Antonia era todo un B.I.C., aunque no estaba catalogada. Las personas que la cuidaban estaban pendientes de ella, de que no se derruyera su dentadura, que las vidrieras de sus lentes centellearan limpias en mil colores, que su lúcida mente siguiera estimulada por el contacto con todos sus parroquianos, incluso en el geriátrico, donde se hizo dueña de un pasillo (dicen que los abuelos, para pasar, debían pagarle peaje). Cuando casi se fracturó la cadera y sus piernas no le aguantaban ya el exiguo peso, se vio sentada de por vida en una silla de ruedas, pues era preferible tomar medidas aseguradoras antes de que se produjera una nueva caída, que hubiera provocado una nueva operación y un nuevo entierro. Pasan ya ocho años desde que Antonia Sánchez Galván, la mujer del cirujano metido a practicante, descansó. Una señora nacida de la urdimbre del pueblo de la Duquesa roja, que hubiera alucinado con que su Iglesia de San Agustín –que no fue la que abandonó a la fuerza cuando su madre le metió el hábito en un arcón y tiró la llave al río– sufra graves derrumbes por culpa de la burrocracia de las administraciones políticas y religiosas, que permite que el patrimonio histórico-artístico de un pueblo, de una provincia, de un país, caiga, pedazo a pedazo, techo a techo, sin posibilidad de reparo, aludiendo a problemas económicos o a eternos regateos.

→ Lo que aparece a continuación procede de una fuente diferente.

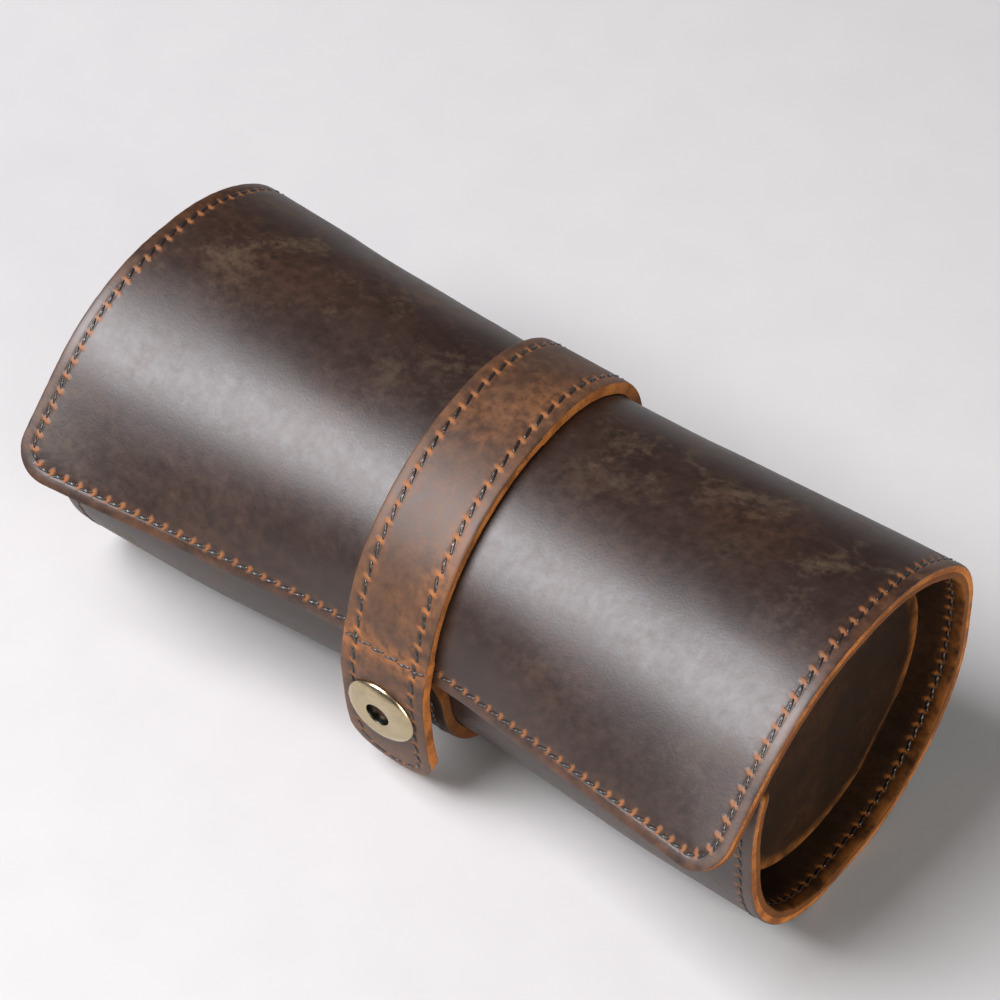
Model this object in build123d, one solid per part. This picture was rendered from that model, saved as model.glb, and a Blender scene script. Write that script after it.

He leído el comunicado que hizo el Ayuntamiento de Medina Sidonia responsabilizando del desastre a un Obispado que decía no tener posibilidad de restaurar su Iglesia. El mismo comunicado aclara que los técnicos municipales estaban controlando la situación del sagrado B.I.C., planteando permutas de propiedades inmuebles, buscando soluciones de diverso tipo, permitiendo, en fin, que entre unos y otros, quedara la Iglesia sin barrer. Tengo referencias de que Rafael Zornoza, el obispo de Cádiz y Ceuta, antiguamente llamado, precisamente, de Assidonia, es un hombre bueno que desea hacer un recordado trabajo por y para su Diócesis. Me consta que desde agosto de 2011, en que fue nombrado, está afrontando una muy necesaria reforma del organigrama de su institución. Don Rafael deberá multiplicarse y tomar medidas para evitar que la burocracia –la suya y la ajena– y sus interminables formulismos y negociaciones provoquen desastres como el de la bellísima Iglesia de Medina. Antonia Sánchez Galván no está ya para exigírselo. Pero sus descendientes sí.